Task objective:
Stop after the line with "# and the posts stand on the X and Y axes.": repeat exactly every line before it, beginning with the first, and that line itself.

Given material:
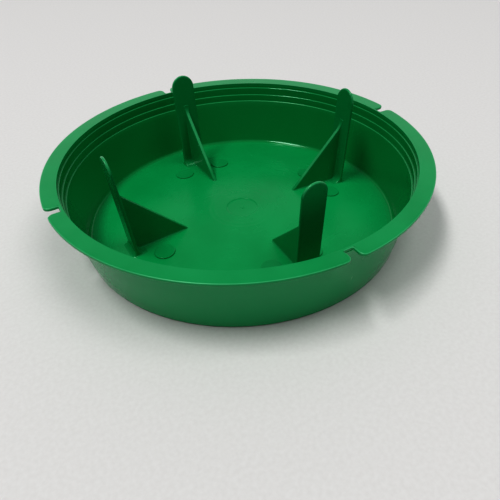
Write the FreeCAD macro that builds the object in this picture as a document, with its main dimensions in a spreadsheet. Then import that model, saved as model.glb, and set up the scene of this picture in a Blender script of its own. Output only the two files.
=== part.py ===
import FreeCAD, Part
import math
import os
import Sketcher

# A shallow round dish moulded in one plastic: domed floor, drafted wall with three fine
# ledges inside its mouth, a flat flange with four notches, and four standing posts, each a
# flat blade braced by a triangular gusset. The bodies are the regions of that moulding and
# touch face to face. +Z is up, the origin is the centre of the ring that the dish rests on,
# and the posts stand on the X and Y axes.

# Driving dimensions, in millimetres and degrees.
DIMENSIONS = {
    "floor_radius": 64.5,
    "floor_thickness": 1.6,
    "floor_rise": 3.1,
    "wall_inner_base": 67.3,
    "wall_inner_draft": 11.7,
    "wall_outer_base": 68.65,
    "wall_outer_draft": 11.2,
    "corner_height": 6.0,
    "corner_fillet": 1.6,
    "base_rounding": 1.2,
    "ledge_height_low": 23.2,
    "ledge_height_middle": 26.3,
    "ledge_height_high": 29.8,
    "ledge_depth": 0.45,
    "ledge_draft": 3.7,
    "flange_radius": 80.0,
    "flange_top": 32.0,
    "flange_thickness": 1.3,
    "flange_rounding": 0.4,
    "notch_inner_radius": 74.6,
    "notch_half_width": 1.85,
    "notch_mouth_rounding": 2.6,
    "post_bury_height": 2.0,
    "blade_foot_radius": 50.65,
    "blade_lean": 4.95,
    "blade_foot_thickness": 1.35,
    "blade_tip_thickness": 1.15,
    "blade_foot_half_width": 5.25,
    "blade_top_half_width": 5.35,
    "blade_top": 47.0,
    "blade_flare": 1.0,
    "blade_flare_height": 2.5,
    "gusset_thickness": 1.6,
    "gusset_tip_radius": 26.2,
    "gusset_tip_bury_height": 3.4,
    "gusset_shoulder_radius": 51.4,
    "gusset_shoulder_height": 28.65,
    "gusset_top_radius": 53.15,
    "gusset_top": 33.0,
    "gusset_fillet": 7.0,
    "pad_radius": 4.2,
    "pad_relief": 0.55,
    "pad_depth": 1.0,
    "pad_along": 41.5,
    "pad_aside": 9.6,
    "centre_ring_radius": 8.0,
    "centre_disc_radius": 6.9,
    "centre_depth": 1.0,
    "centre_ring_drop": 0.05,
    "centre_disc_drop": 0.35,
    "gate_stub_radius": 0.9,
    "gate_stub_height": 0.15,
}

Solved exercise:
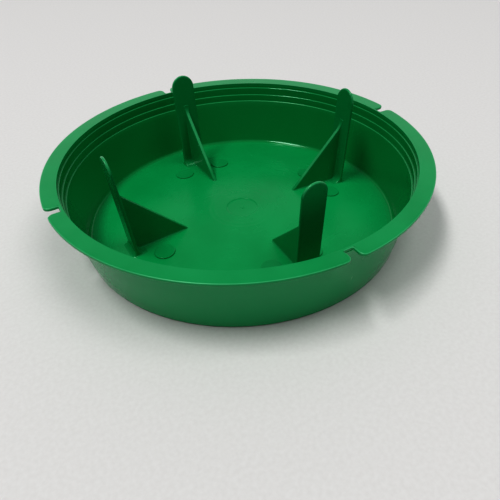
Write the FreeCAD macro that builds the object in this picture as a document, with its main dimensions in a spreadsheet. Then import that model, saved as model.glb, and set up the scene of this picture in a Blender script of its own. Output only the two files.
=== part.py ===
import FreeCAD, Part
import math
import os
import Sketcher

# A shallow round dish moulded in one plastic: domed floor, drafted wall with three fine
# ledges inside its mouth, a flat flange with four notches, and four standing posts, each a
# flat blade braced by a triangular gusset. The bodies are the regions of that moulding and
# touch face to face. +Z is up, the origin is the centre of the ring that the dish rests on,
# and the posts stand on the X and Y axes.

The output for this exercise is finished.